Existem tradições interessantes, transmitidas por gerações, sobre a jornada da mula. Contam que vários milagres aconteceram em sua jornada: cânticos de anjos, demônios que abandonaram possessos, conversões etc.

 

Alguns anos após o milagre, em 1261, uma delegação de Daroca viajou a Roma para informar Urbano IV — um Papa que muito amava a Eucaristia — sobre o milagre eucarístico em sua cidade. O pontífice foi contemporâneo da religiosa Santa Juliana de Cornillon, de Liège, Bélgica, que tanto trabalhou pela instituição de uma festa própria para o Santíssimo Sacramento. Na época, Urbano IV, que já havia sido canonista em Liège, estava em Orvieto, onde declarou outro famoso milagre eucarístico, o de Bolsena, e instituiu em 1264 a festa de Corpus Christi. O milagre eucarístico de Daroca foi considerado mais um sinal do céu para que a festa de Corpus Christi, hoje solenidade, fosse estabelecida.

 

Santo Tomás de Aquino, que providencialmente esteve na ocasião com o Papa, compôs hinos para a própria Missa de Corpus Christi. Mais tarde, o sábio santo dominicano seria nomeado padroeiro da cidade de Daroca. E, em 1444, o Papa Eugênio IV concedeu indulgências e jubileus a serem celebrados em Daroca. Foi esse Pontífice quem declarou autênticos outros milagres eucarísticos: o de Walldurn, na Alemanha, e o de Ferrara, na Itália.
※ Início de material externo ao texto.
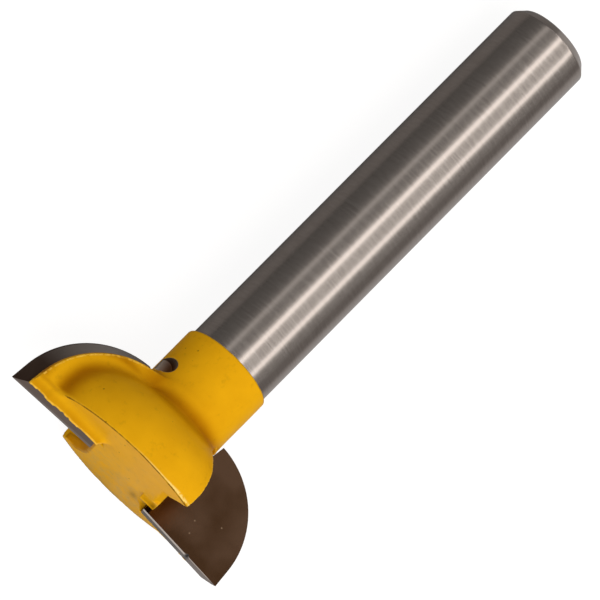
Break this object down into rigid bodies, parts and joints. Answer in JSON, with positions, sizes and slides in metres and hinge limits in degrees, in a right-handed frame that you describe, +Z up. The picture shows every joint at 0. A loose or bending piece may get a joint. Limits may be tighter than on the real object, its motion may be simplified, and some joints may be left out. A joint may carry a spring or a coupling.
{
  "type": "finger grip router bit",
  "caption": "Carbide-tipped router bit with a round-nosed relieved head, curved cutting edges and a plain round shank.",
  "frame": {"origin": "on the bench under the middle of the lying tool's box", "axes": "+X from the cutting end to the shank's end, +Z up from the bench, as the tool lies at rest"},
  "size_m": [0.0432, 0.019, 0.0117],
  "materials": {
    "painted_steel": "glossy golden-yellow paint on the head and collar, bare ground steel on the shank",
    "carbide": "ground tungsten carbide, dark and nearly mirror-flat on the rake face"
  },
  "bodies": {
    "root": {"cutter_body": "painted_steel", "carbide_tip_right": "carbide", "carbide_tip_left": "carbide"}
  },
  "joints": []
}
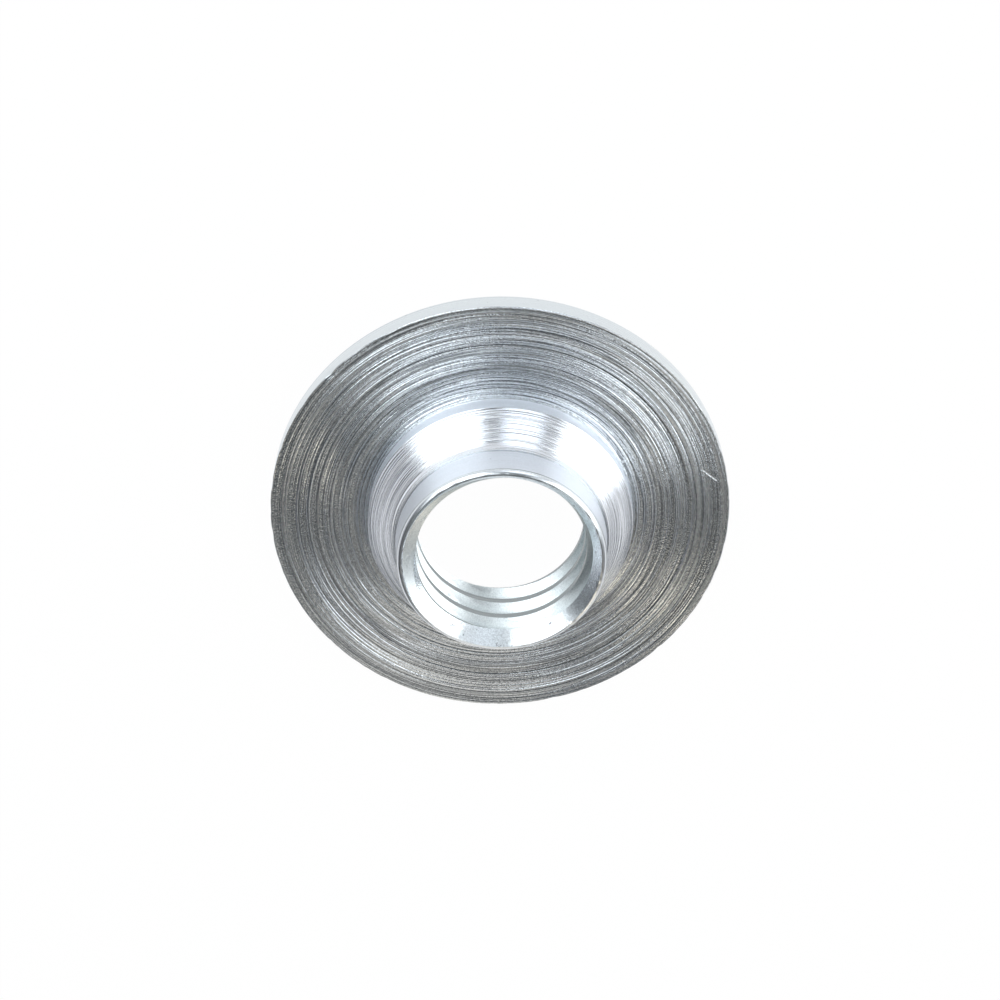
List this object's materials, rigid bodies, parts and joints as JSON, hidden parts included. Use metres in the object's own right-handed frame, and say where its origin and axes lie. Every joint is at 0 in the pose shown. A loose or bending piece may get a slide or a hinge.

Foi um tempo de fé ardente… 

 

Alguém pode se perguntar: por que em tempos de fé robusta os milagres acontecem com relativa frequência e, na sociedade materialista de hoje, os milagres são tão raros ou quase inexistentes? Os milagres não tocariam os corações e alimentariam a fé sonolenta das pessoas?

 

Claro que não. Porque os milagres são, precisamente, presentes de Deus para almas que têm fé, que estão dispostas a acreditar. “Se não ouvirem a Moisés e aos profetas, tampouco se deixarão convencer, ainda que ressuscite algum dos mortos”, disse Abraão ao homem rico da parábola, que ardia no inferno (Lc 16, 31).

 

De qualquer forma, todos os dias, em todos os momentos e em milhares de lugares, acontece um milagre muito maior e mais impressionante do que todos os outros: a transubstanciação. Na Missa, pelas palavras da consagração, proferidas pelo próprio Cristo pela voz do sacerdote, e por obra do Espírito Santo, pão e vinho tornam-se Corpo, Sangue, Alma e Divindade de Nosso Senhor.

 

Não se valoriza adequadamente este milagre supremo, e se pretendem outros, que seriam “inúteis”!